_Stated problem_: Every line below should be repeated exactly.

— Start of Data lines —

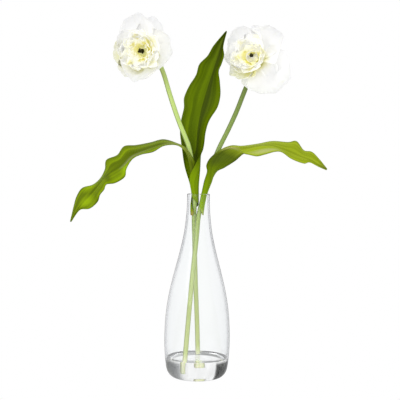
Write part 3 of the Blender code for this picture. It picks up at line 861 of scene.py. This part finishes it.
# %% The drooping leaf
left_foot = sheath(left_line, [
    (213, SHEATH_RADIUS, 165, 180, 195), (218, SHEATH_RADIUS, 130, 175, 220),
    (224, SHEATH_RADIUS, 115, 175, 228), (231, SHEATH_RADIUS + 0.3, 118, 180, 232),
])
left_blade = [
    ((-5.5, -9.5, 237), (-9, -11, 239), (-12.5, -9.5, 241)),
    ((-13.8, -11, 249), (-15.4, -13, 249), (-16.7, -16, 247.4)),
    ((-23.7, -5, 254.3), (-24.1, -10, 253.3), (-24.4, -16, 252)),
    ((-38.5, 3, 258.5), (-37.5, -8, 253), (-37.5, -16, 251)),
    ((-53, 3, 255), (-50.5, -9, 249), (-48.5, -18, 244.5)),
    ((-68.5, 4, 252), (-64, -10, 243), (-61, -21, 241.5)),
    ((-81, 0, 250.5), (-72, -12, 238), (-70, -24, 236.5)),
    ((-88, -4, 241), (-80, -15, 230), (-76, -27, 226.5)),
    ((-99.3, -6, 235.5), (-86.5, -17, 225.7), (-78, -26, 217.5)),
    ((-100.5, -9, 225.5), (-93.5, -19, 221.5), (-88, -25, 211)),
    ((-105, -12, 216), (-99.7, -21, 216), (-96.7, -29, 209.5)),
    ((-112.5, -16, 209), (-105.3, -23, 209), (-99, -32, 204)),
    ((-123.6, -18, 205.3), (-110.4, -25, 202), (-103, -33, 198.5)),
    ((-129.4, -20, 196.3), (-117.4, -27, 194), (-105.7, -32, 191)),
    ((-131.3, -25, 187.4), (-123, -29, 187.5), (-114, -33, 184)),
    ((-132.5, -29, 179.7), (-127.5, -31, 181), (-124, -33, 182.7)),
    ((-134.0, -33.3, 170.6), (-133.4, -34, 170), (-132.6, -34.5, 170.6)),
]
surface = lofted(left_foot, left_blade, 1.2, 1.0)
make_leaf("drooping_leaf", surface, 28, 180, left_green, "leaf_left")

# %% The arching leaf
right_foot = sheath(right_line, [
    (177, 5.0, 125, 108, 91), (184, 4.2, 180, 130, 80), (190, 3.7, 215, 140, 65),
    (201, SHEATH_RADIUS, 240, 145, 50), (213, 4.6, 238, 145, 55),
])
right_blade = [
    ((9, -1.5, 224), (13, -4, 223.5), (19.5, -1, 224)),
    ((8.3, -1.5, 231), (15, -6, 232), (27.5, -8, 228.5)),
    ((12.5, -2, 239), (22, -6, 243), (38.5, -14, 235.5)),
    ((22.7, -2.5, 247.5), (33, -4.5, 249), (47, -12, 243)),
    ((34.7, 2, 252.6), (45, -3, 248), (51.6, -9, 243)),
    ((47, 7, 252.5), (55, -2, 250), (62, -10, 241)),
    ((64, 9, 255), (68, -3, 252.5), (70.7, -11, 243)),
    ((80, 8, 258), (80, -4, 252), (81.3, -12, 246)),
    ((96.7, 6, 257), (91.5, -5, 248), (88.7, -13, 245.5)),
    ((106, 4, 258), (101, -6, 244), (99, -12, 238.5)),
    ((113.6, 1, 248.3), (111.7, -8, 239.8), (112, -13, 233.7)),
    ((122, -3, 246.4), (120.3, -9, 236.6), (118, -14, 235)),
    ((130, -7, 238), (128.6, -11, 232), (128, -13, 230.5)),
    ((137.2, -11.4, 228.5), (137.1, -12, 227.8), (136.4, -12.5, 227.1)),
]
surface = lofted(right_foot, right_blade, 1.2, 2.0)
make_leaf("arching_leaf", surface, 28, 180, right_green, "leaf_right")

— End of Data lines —

_Exercise result_:
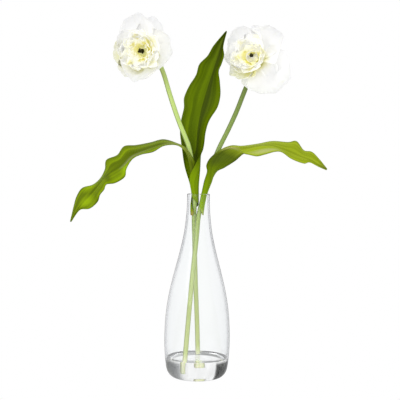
Write part 3 of the Blender code for this picture. It picks up at line 861 of scene.py. This part finishes it.
# %% The drooping leaf
left_foot = sheath(left_line, [
    (213, SHEATH_RADIUS, 165, 180, 195), (218, SHEATH_RADIUS, 130, 175, 220),
    (224, SHEATH_RADIUS, 115, 175, 228), (231, SHEATH_RADIUS + 0.3, 118, 180, 232),
])
left_blade = [
    ((-5.5, -9.5, 237), (-9, -11, 239), (-12.5, -9.5, 241)),
    ((-13.8, -11, 249), (-15.4, -13, 249), (-16.7, -16, 247.4)),
    ((-23.7, -5, 254.3), (-24.1, -10, 253.3), (-24.4, -16, 252)),
    ((-38.5, 3, 258.5), (-37.5, -8, 253), (-37.5, -16, 251)),
    ((-53, 3, 255), (-50.5, -9, 249), (-48.5, -18, 244.5)),
    ((-68.5, 4, 252), (-64, -10, 243), (-61, -21, 241.5)),
    ((-81, 0, 250.5), (-72, -12, 238), (-70, -24, 236.5)),
    ((-88, -4, 241), (-80, -15, 230), (-76, -27, 226.5)),
    ((-99.3, -6, 235.5), (-86.5, -17, 225.7), (-78, -26, 217.5)),
    ((-100.5, -9, 225.5), (-93.5, -19, 221.5), (-88, -25, 211)),
    ((-105, -12, 216), (-99.7, -21, 216), (-96.7, -29, 209.5)),
    ((-112.5, -16, 209), (-105.3, -23, 209), (-99, -32, 204)),
    ((-123.6, -18, 205.3), (-110.4, -25, 202), (-103, -33, 198.5)),
    ((-129.4, -20, 196.3), (-117.4, -27, 194), (-105.7, -32, 191)),
    ((-131.3, -25, 187.4), (-123, -29, 187.5), (-114, -33, 184)),
    ((-132.5, -29, 179.7), (-127.5, -31, 181), (-124, -33, 182.7)),
    ((-134.0, -33.3, 170.6), (-133.4, -34, 170), (-132.6, -34.5, 170.6)),
]
surface = lofted(left_foot, left_blade, 1.2, 1.0)
make_leaf("drooping_leaf", surface, 28, 180, left_green, "leaf_left")

# %% The arching leaf
right_foot = sheath(right_line, [
    (177, 5.0, 125, 108, 91), (184, 4.2, 180, 130, 80), (190, 3.7, 215, 140, 65),
    (201, SHEATH_RADIUS, 240, 145, 50), (213, 4.6, 238, 145, 55),
])
right_blade = [
    ((9, -1.5, 224), (13, -4, 223.5), (19.5, -1, 224)),
    ((8.3, -1.5, 231), (15, -6, 232), (27.5, -8, 228.5)),
    ((12.5, -2, 239), (22, -6, 243), (38.5, -14, 235.5)),
    ((22.7, -2.5, 247.5), (33, -4.5, 249), (47, -12, 243)),
    ((34.7, 2, 252.6), (45, -3, 248), (51.6, -9, 243)),
    ((47, 7, 252.5), (55, -2, 250), (62, -10, 241)),
    ((64, 9, 255), (68, -3, 252.5), (70.7, -11, 243)),
    ((80, 8, 258), (80, -4, 252), (81.3, -12, 246)),
    ((96.7, 6, 257), (91.5, -5, 248), (88.7, -13, 245.5)),
    ((106, 4, 258), (101, -6, 244), (99, -12, 238.5)),
    ((113.6, 1, 248.3), (111.7, -8, 239.8), (112, -13, 233.7)),
    ((122, -3, 246.4), (120.3, -9, 236.6), (118, -14, 235)),
    ((130, -7, 238), (128.6, -11, 232), (128, -13, 230.5)),
    ((137.2, -11.4, 228.5), (137.1, -12, 227.8), (136.4, -12.5, 227.1)),
]
surface = lofted(right_foot, right_blade, 1.2, 2.0)
make_leaf("arching_leaf", surface, 28, 180, right_green, "leaf_right")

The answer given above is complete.